CVS Health is a leading healthcare organization focused on building a world of health around every individual. They are seeking an Executive Director, AI Ops Engineering to lead a team responsible for the continuous operation, monitoring, and optimization of CVS's Enterprise AI environment, ensuring high availability and performance across the platform.
Responsibilities:
- Own the SRE vision, strategy, and long-range roadmap with availability (>99.99%), reliability, and scalability as the primary measures of success
- Lead, develop, and integrate all functional teams into a cohesive, always-on operations organization — setting clear ownership, accountability, and performance expectations for each team and each engineer
- Establish and enforce operational baselines across all platform components; ensure deviations are detected, escalated, and resolved within defined SLAs
- Drive end-to-end observability with continuous feedback loops connecting monitoring data to incident response, change decisions, and improvement cycles
- Oversee change management ensuring every modification is risk-assessed, monitored during rollout, and baseline-validated post-deployment
- Ensure configuration consistency and drift detection across all platform components to prevent baseline degradation over time
- Build and sustain a high-performing 24/7 operations model — zero mandatory overtime, zero burnout attrition, and measurable team health and retention
- Empower the Security SRE Lead to implement and maintain a world-class security posture, minimizing risk and ensuring robust compliance with frameworks like HIPAA and NIST AI RMF
- Direct Innovation POD strategy to develop self-healing and autonomous capabilities that proactively prevent degradation before it impacts availability
- Lead GPU FinOps governance — utilization optimization, tenant quota enforcement, and cost reduction — in partnership with the Finance organization
- Manage vendor relationships and performance accountability
- Lead the structured transition of operational ownership from the incumbent managed services provider to CVS's internal SRE organization, governing phased handoffs, competency validation, and milestone sign-offs, ensuring a seamless transition with minimal disruption to platform availability and business operations
- Establish and lead the long-term operating model by institutionalizing key technical, architectural, and delivery leadership capabilities into permanent CVS roles, ensuring the organization is fully self-sustaining at program close
Requirements:
- 10+ years in SRE, platform operations, or DevOps engineering leadership with a demonstrated focus on availability and reliability outcomes
- 5+ years leading multiple technical teams simultaneously, including 24/7 operations organizations — with measurable team health, retention, and performance outcomes
- Proven success establishing and enforcing operational baselines, SLO/SLI/error budget frameworks, and observability-driven continuous improvement in complex environments
- Deep expertise in Kubernetes/OpenShift, IaC, GPU computing, and AI/ML infrastructure
- Experience managing large-scale MSP transitions or platform operational handoffs while ensuring business continuity and minimizing disruption
- Demonstrated FinOps and GPU cost optimization experience in cloud or on-premises environments
- Security framework implementation and compliance program management in regulated industries (HIPAA, NIST AI RMF)
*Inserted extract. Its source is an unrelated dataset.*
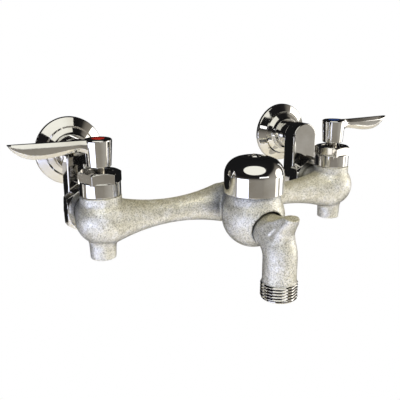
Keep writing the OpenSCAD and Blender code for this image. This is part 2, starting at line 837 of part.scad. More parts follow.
module index_button(tint) {
    crown = index_rise;
    color(tint) {
        bar(index_d, hub_top - index_seat_t, hub_top);
        translate([0, 0, hub_top]) cylinder(d1 = index_d, d2 = index_d - 2 * crown, h = crown);
    }
}

// ---------------------------------------------------------------- service stop

module stop_gland() {
    color("goldenrod") difference() {
        bar(stop_bore_d, gland_z, gland_z + gland_l);
        bar(stop_spindle_d + 2 * running_gap, gland_z - through, gland_z + gland_l + through);
        bar(stop_spindle_d + 2 * stop_seal_w, gland_z + gland_l - stop_seal_h, gland_z + gland_l + through);
    }
}

module stop_seal() {
    color("black") o_ring(stop_spindle_d + 4 * running_gap, 0.9, gland_z + gland_l - stop_seal_h / 2);
}

module stop_spindle() {
    head_z = stop_washer_z - stop_head_t;
    color("goldenrod") difference() {
        union() {
            bar(stop_spindle_d, spindle_z, head_z);
            bar(stop_washer_d - 2 * stop_head_inset, head_z, stop_washer_z - running_gap);
        }
        translate([-stop_spindle_d, -spindle_slot_w / 2, spindle_z - through])
            cube([2 * stop_spindle_d, spindle_slot_w, through + spindle_slot_h]);
    }
}

module stop_washer() {
    color("black") bar(stop_washer_d, stop_washer_z, stop_washer_z + stop_washer_t);
}

// ---------------------------------------------------------------- union and offset shank

module union_nut() {
    low = -union_nut_back_y;
    high = low + union_nut_l;
    color("silver") translate([0, -inlet_drop, 0]) difference() {
        hex_bar_turned(union_nut_af, low, high);
        bar(tail_neck_d + 2 * running_gap, low - through, high + through);
        bar(union_boss_d + 2 * assembly_gap, low + union_web, high + through);
    }
}

// Hex with a corner upwards and both ends turned
module hex_bar_turned(af, low, high) {
    rotate([0, 0, 30]) hex_bar(af, low, high, true, true);
}

module union_washer() {
    color("black") translate([0, -inlet_drop, 0])
        ring(union_boss_d - 2 * union_washer_inset, tail_bore_d, -tail_end_y + running_gap, -boss_end_y);
}

// Rounded cross-section of the offset arm's web, half of it when clipped at the axis
module arm_section(half_w) {
    square([half_w - arm_edge_r, arm_t]);
    translate([0, arm_edge_r]) square([half_w, arm_t - 2 * arm_edge_r]);
    for (z = [arm_edge_r, arm_t - arm_edge_r]) translate([half_w - arm_edge_r, z])
        circle(r = arm_edge_r, $fn = 48);
}

module offset_arm() {
    lobe_r = arm_lobe_d / 2;
    translate([0, 0, -arm_back_y]) {
        for (y = [0, -inlet_drop]) translate([0, y, 0]) rotate_extrude() arm_section(lobe_r);
        rotate([90, 0, 0]) linear_extrude(inlet_drop) {
            arm_section(lobe_r);
            mirror([1, 0]) arm_section(lobe_r);
        }
    }
}

module offset_shank() {
    middle = -arm_back_y + arm_t / 2;
    color("silver") difference() {
        union() {
            offset_arm();
            bar(supply_d, -supply_end_y, -arm_back_y + arm_edge_r);
            translate([0, -inlet_drop, 0]) {
                bar(tail_neck_d, -arm_front_y - arm_edge_r, -tail_collar_y);
                bar(tail_collar_d, -tail_collar_y, -tail_end_y);
            }
        }
        bar(pipe_thread_d, -supply_end_y - through, -supply_end_y + pipe_thread_l);
        bar(tail_bore_d, 0, middle);
        translate([0, -inlet_drop, 0]) bar(tail_bore_d, middle, -tail_end_y + through);
        translate([0, 0, middle]) rotate([90, 0, 0]) {
            cylinder(d = arm_t - 2 * arm_wall, h = inlet_drop);
        }
    }
}

// Section of a wall flange: rounded rim, shallow cone and a hub with a fillet at its foot
module flange_section(r, rim_r, hub_r, hub_fillet, dish_h, hub_h) {
    intersection() {
        translate([r - rim_r, 0]) circle(r = rim_r);
        square(r);
    }
    polygon([[0, 0], [r - rim_r, 0], [r - rim_r, rim_r], [hub_r + hub_fillet, dish_h], [0, dish_h]]);
    square([hub_r, hub_h]);
    difference() {
        square([hub_r + hub_fillet, dish_h + hub_fillet]);
        translate([hub_r + hub_fillet, dish_h + hub_fillet]) circle(r = hub_fillet);
    }
}

module wall_flange() {
    r = flange_d / 2;
    tube_r = supply_d / 2 + assembly_gap;
    color("silver") difference() {
        rotate_extrude() difference() {
            flange_section(r, flange_rim_r, tube_r + flange_hub_wall, flange_hub_fillet,
                flange_dish_h, flange_h);
            // Hollow behind the flange
            polygon([[0, -through], [r - flange_wall, -through], [r - flange_wall, 0],
                [r - flange_rim_r, flange_rim_r - flange_wall],
                [tube_r + flange_hub_wall, flange_dish_h - flange_wall],
                [0, flange_dish_h - flange_wall]]);
        }
        bar(2 * tube_r, -through, flange_h + through);
    }
}

// ---------------------------------------------------------------- left side

module left_bonnet_nut() { left_valve() rotate([0, 0, left_nut_turn]) bonnet_nut(); }
module left_cartridge_housing() { left_valve() cartridge_housing(); }
module left_housing_seal() { left_valve() housing_seal(); }
module left_seat_washer() { left_valve() seat_washer(); }
module left_fixed_disc() { left_valve() fixed_disc(); }
module left_turning_disc() { left_valve() turning_disc(); }
module left_stem() { left_valve() stem(); }
module left_stem_seals() { left_valve() stem_seals(); }
module left_lever() { left_valve() lever(); }
module left_lever_screw() { left_valve() lever_screw(); }
module left_index_button() { left_valve() index_button("red"); }
module left_stop_gland() { left_valve() stop_gland(); }
module left_stop_seal() { left_valve() stop_seal(); }
module left_stop_spindle() { left_valve() stop_spindle(); }
module left_stop_washer() { left_valve() stop_washer(); }
module left_union_nut() { left_inlet() union_nut(); }
module left_union_washer() { left_inlet() union_washer(); }
module left_offset_shank() { left_inlet() offset_shank(); }
module left_wall_flange() { left_inlet() wall_flange(); }

// ---------------------------------------------------------------- right side

module right_bonnet_nut() { right_valve() rotate([0, 0, right_nut_turn]) bonnet_nut(); }
module right_cartridge_housing() { right_valve() cartridge_housing(); }
module right_housing_seal() { right_valve() housing_seal(); }
module right_seat_washer() { right_valve() seat_washer(); }
module right_fixed_disc() { right_valve() fixed_disc(); }
module right_turning_disc() { right_valve() turning_disc(); }
module right_stem() { right_valve() stem(); }
module right_stem_seals() { right_valve() stem_seals(); }
module right_lever() { right_valve() lever(); }
module right_lever_screw() { right_valve() lever_screw(); }
module right_index_button() { right_valve() index_button("royalblue"); }
module right_stop_gland() { right_valve() stop_gland(); }
module right_stop_seal() { right_valve() stop_seal(); }
module right_stop_spindle() { right_valve() stop_spindle(); }
module right_stop_washer() { right_valve() stop_washer(); }
module right_union_nut() { right_inlet() union_nut(); }
module right_union_washer() { right_inlet() union_washer(); }
module right_offset_shank() { right_inlet() offset_shank(); }
module right_wall_flange() { right_inlet() wall_flange(); }

yoke_body();
spout();
spout_washer();
breaker_float();
breaker_float_washer();
vent_bonnet();
vent_bonnet_gasket();
dome_cap();
cap_screw();
left_bonnet_nut();
left_cartridge_housing();
left_housing_seal();
left_seat_washer();
left_fixed_disc();
left_turning_disc();
left_stem();
left_stem_seals();
left_lever();
left_lever_screw();
left_index_button();
left_stop_gland();
left_stop_seal();
left_stop_spindle();
left_stop_washer();
left_union_nut();
left_union_washer();
left_offset_shank();
left_wall_flange();
right_bonnet_nut();
right_cartridge_housing();
right_housing_seal();
right_seat_washer();
right_fixed_disc();
right_turning_disc();
right_stem();
right_stem_seals();
right_lever();
right_lever_screw();
right_index_button();
right_stop_gland();
right_stop_seal();
right_stop_spindle();
right_stop_washer();
right_union_nut();
right_union_washer();
right_offset_shank();
right_wall_flange();
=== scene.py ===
"""Visual model of a wall-mounted yoke service faucet with a vacuum breaker and a pail-hook spout.

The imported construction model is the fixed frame. Castings are softened copies of their solids,
and the polished pieces are turned, extruded and bevelled here in the same place. The inner
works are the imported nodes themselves. Sizes are in millimetres where nothing else is said.
"""

import logging
import math
from collections.abc import Callable, Sequence
from dataclasses import dataclass, field
from enum import Enum

import bpy
from mathutils import Matrix, Vector


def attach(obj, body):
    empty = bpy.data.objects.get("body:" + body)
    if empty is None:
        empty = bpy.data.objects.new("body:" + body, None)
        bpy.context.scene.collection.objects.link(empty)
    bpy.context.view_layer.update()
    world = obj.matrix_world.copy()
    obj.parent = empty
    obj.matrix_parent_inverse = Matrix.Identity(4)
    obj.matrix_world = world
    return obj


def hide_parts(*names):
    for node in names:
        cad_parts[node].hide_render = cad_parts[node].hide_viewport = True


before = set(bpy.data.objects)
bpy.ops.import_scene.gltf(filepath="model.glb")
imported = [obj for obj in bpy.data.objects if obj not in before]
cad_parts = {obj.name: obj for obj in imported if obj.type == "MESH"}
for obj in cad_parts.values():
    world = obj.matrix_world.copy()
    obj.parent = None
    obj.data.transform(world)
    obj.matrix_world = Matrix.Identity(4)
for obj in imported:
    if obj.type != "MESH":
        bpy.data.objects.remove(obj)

MM = 0.001
LOG = logging.getLogger("faucet")


# ---------------------------------------------------------------- colours and nodes


def linear(hex_colour: str) -> tuple[float, float, float, float]:
    """Turn an sRGB hex colour into the linear colour that a shader takes.

    Args:
        hex_colour: Six hex digits, such as "C8C4B8".

    Returns:
        Linear red, green and blue, with an alpha of 1.
    """
    parts = [int(hex_colour[i : i + 2], 16) / 255 for i in (0, 2, 4)]
    red, green, blue = (p / 12.92 if p <= 0.04045 else ((p + 0.055) / 1.055) ** 2.4 for p in parts)
    return red, green, blue, 1.0


def add_node(
    tree: bpy.types.NodeTree,
    kind: str,
    settings: dict[str, object] | None = None,
    sockets: dict[str | int, object] | None = None,
    stops: Sequence[tuple[float, str]] = (),
) -> bpy.types.Node:
    """Add one node with its settings, its values and its links.

    Args:
        tree: Node tree that takes the node.
        kind: Blender's name of the node type.
        settings: Values of the node's own properties.
        sockets: Values of its inputs by name or number, where an output socket becomes a link.
        stops: Position and hex colour of each stop of a colour ramp, in rising order.

    Returns:
        The new node.
    """
    node = tree.nodes.new(kind)
    for name, value in (settings or {}).items():
        setattr(node, name, value)
    for name, value in (sockets or {}).items():
        if isinstance(value, bpy.types.NodeSocket):
            tree.links.new(value, node.inputs[name])
        else:
            node.inputs[name].default_value = value
    if stops:
        elements = node.color_ramp.elements
        while len(elements) < len(stops):
            elements.new(0.5)
        for element, (position, colour) in zip(elements, stops):
            element.position = position
            element.color = linear(colour)
    return node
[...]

- Track record building sustainable 24/7 operations models with measurable retention and no burnout-related attrition
- Executive stakeholder communication, vendor negotiation, and budget ownership
- Background in innovation programs, POD structures, or centers of excellence
- Willingness to travel and work off hours as required. Our 24/7 model is designed for sustainable, predictable coverage that eliminates mandatory overtime. As a leader, you will be an escalation point for critical incidents, but our goal is a resilient system and culture that protects our team's time
- Bachelor's in Computer Science, Engineering, or related field
- NVIDIA AI Enterprise, Run:AI, or GPU orchestration platform experience
- Healthcare or regulated industry background
- Certifications: ITIL Expert, PMP, AWS/Azure/GCP, CISSP
- Familiarity with Cisco UCS, VAST storage, EVPN-VXLAN, and RDMA/RoCE protocols
- Chaos engineering and AI-driven operations experience
- Thought leadership: published work or speaking at industry conferences
- Master's degree